Dolours Price tape handed over to police

Dolours Price tape handed over to police
Will Pavia, New York
Times of London
8 July 2013

Tapes of interviews with an IRA car bomber that were conducted as part of an oral history project and kept locked in a Boston university archive have been handed over to detectives investigating the murder of Jean McConville, a mother of ten who was shot by paramilitaries in 1972.

The interviews contain potentially explosive claims made by Dolours Price, an IRA member who was convicted and jailed for a car bombing of the Old Bailey and who died in January. Though she consistently refused to cooperate with the police, she repeatedly claimed in interviews with journalists that she was the driver in the killing of Mrs McConville and that the murder was ordered by Gerry Adams.

She participated in taped interviews with oral historians seeking to document the Troubles, on the understanding that the tapes would be kept locked in the archives of Boston College, beyond the reach of the authorities, until after her death.

Mrs McConville’s son, Michael, told the Irish Mail on Sunday: “If Price mentions Gerry Adams in the tapes, that he was in some way involved and if it can be proved, he should be tried.”
For his part, Mr Adams, the leader of Sinn Fein, has always denied that he ever belonged to the IRA or that he had any involvement in terrorist murders.

Yesterday the Police Service of Northern Ireland said two detectives from its serious crime branch had travelled to take possession of the tapes as part of their investigation into the murder of Mrs McConville.

The journalist Ed Moloney and the former IRA member Anthony McIntyre, the leading researchers behind the Belfast Project, had believed their work would remain beyond the reach of the police until after the deaths of the interviewees.

However, in late 2011, Boston College submitted to an order from a judge to hand over the tapes to police in Northern Ireland under the terms of a treaty obligation.

The researchers sought to challenge the ruling in the American courts, warning that the release of the tapes could have serious repercussions for both the peace process and the personal safety of Mr McIntyre.

“I carried out the interviews in circumstances of the greatest secrecy and confidence,” he said last year.

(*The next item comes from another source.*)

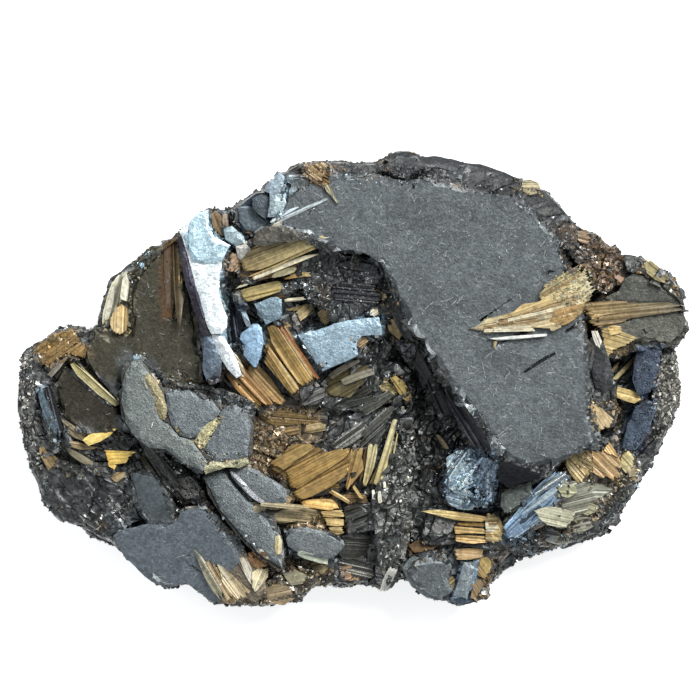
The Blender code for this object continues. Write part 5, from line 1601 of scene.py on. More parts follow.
WEST_BOARDS_PX = [
    ([(33, 350), (45, 340), (55, 335), (62, 330), (72, 330), (80, 340), (88, 348), (85, 358), (74, 356),
      (64, 352), (56, 364), (48, 368), (38, 362)], ((40, 362), (78, 334)), (0.245, 0.158, 0.060),
     (0.285, 0.185, 0.068), 0.1),
    ([(78, 346), (84, 346), (88, 352), (86, 358), (79, 357)], ((78, 347), (86, 358)), (0.27, 0.235, 0.13),
     (0.30, 0.25, 0.14), 0.15),
    ([(61, 418), (66, 420), (78, 428), (90, 438), (88, 444), (74, 438), (64, 430)], ((63, 420), (88, 442)),
     (0.27, 0.235, 0.17), (0.46, 0.37, 0.21), 0.35),
    ([(66, 440), (76, 441), (90, 446), (104, 446), (96, 450), (80, 450), (68, 446)], ((67, 442), (102, 448)),
     (0.24, 0.18, 0.10), (0.34, 0.26, 0.14), 0.3),
    ([(64, 446), (72, 449), (84, 456), (94, 462), (91, 468), (80, 463), (68, 454)], ((66, 448), (92, 465)),
     (0.21, 0.18, 0.12), (0.40, 0.36, 0.24), 0.35),
    ([(46, 375), (56, 366), (65, 355), (68, 357), (58, 371), (50, 379)], ((48, 376), (66, 356)),
     (0.24, 0.21, 0.17), (0.30, 0.27, 0.23), 0.25),
    ([(38, 448), (43, 446), (50, 452), (58, 459), (55, 468), (48, 472), (41, 459)], ((41, 447), (53, 470)),
     (0.34, 0.24, 0.12), (0.20, 0.15, 0.08), 0.15),
    ([(109, 478), (116, 472), (126, 471), (125, 477), (116, 483)], ((110, 480), (125, 473)), TAN, STRAW,
     0.15),
    ([(172, 238), (180, 236), (183, 262), (184, 300), (181, 330), (177, 322), (174, 280)],
     ((177, 236), (180, 328)), (0.30, 0.20, 0.085), (0.115, 0.095, 0.060), 0.08),
    ([(164, 246), (172, 240), (173, 284), (170, 326), (166, 316)], ((168, 242), (168, 322)),
     (0.150, 0.098, 0.055), (0.100, 0.075, 0.050), 0.04),
    ([(104, 320), (106, 304), (110, 290), (116, 278), (124, 270), (131, 271), (132, 288), (131, 305),
      (124, 306), (112, 320)], ((108, 320), (124, 271)), (0.40, 0.39, 0.27), (0.52, 0.51, 0.40), 0.35),
    # the next two narrow pale chips are painted highlights on the north-west bundle
    ([(106, 314), (110, 296), (116, 283), (119, 284), (114, 300), (110, 318)], ((108, 316), (118, 284)),
     (0.62, 0.61, 0.50), (0.70, 0.68, 0.58), 0.5),
    ([(120, 300), (122, 280), (127, 272), (130, 284), (128, 302)], ((123, 302), (127, 273)),
     (0.62, 0.58, 0.44), (0.68, 0.65, 0.52), 0.5),
    ([(110, 318), (116, 308), (122, 304), (128, 308), (129, 320), (127, 331), (121, 335), (114, 333),
      (110, 326)], ((120, 306), (119, 334)), (0.56, 0.39, 0.17), (0.60, 0.46, 0.24), 0.55),
    ([(142, 445), (150, 446), (162, 458), (176, 474), (186, 488), (180, 500), (172, 496), (158, 474),
      (146, 458)], ((144, 446), (180, 498)), (0.105, 0.108, 0.10), (0.13, 0.13, 0.12), 0.1),
    ([(136, 452), (142, 448), (156, 468), (166, 484), (158, 484), (144, 468)], ((139, 450), (162, 484)),
     (0.20, 0.18, 0.13), (0.12, 0.12, 0.11), 0.12),
    ([(178, 478), (190, 476), (202, 488), (198, 498), (186, 500), (176, 490)], ((178, 480), (200, 496)),
     (0.15, 0.14, 0.12), (0.11, 0.11, 0.10), 0.02),
    ([(208, 458), (222, 462), (240, 458), (248, 462), (244, 470), (228, 468), (212, 470), (204, 466)],
     ((206, 464), (246, 463)), (0.24, 0.22, 0.13), (0.34, 0.27, 0.15), 0.25),
    ([(166, 414), (172, 420), (178, 432), (190, 440), (186, 446), (174, 438), (166, 426)],
     ((168, 417), (188, 444)), (0.20, 0.15, 0.10), (0.30, 0.24, 0.15), 0.15),
]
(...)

His wife said she now lived in “constant fear… of him being shot in the street”.

Earlier this year the Supreme Court cleared the way for the tapes to be handed over to the police. However, last month a federal appeals court in Boston ruled that only 11 of the 85 interviews were relevant to the police investigation and needed to be surrendered – a decision that may yet itself be appealed.

“They have only handed over the Dolours Price tapes,” Mr Moloney said yesterday. “The rest of the tapes have not been handed over.”

After Ms Price died in January, the university was apparently free to hand over her interviews, although Mr Moloney said: “There was no obligation to make them available.”

He added: “It’s none of their damn business. This is a private archive. It’s being looked for by a police force whose Historical Enquiries Team, which is also run by the PSNI, has been found by the British Inspectorate of Constabulary to be operating double standards. They are treating killings committed by security forces in a much more relaxed and lenient way.”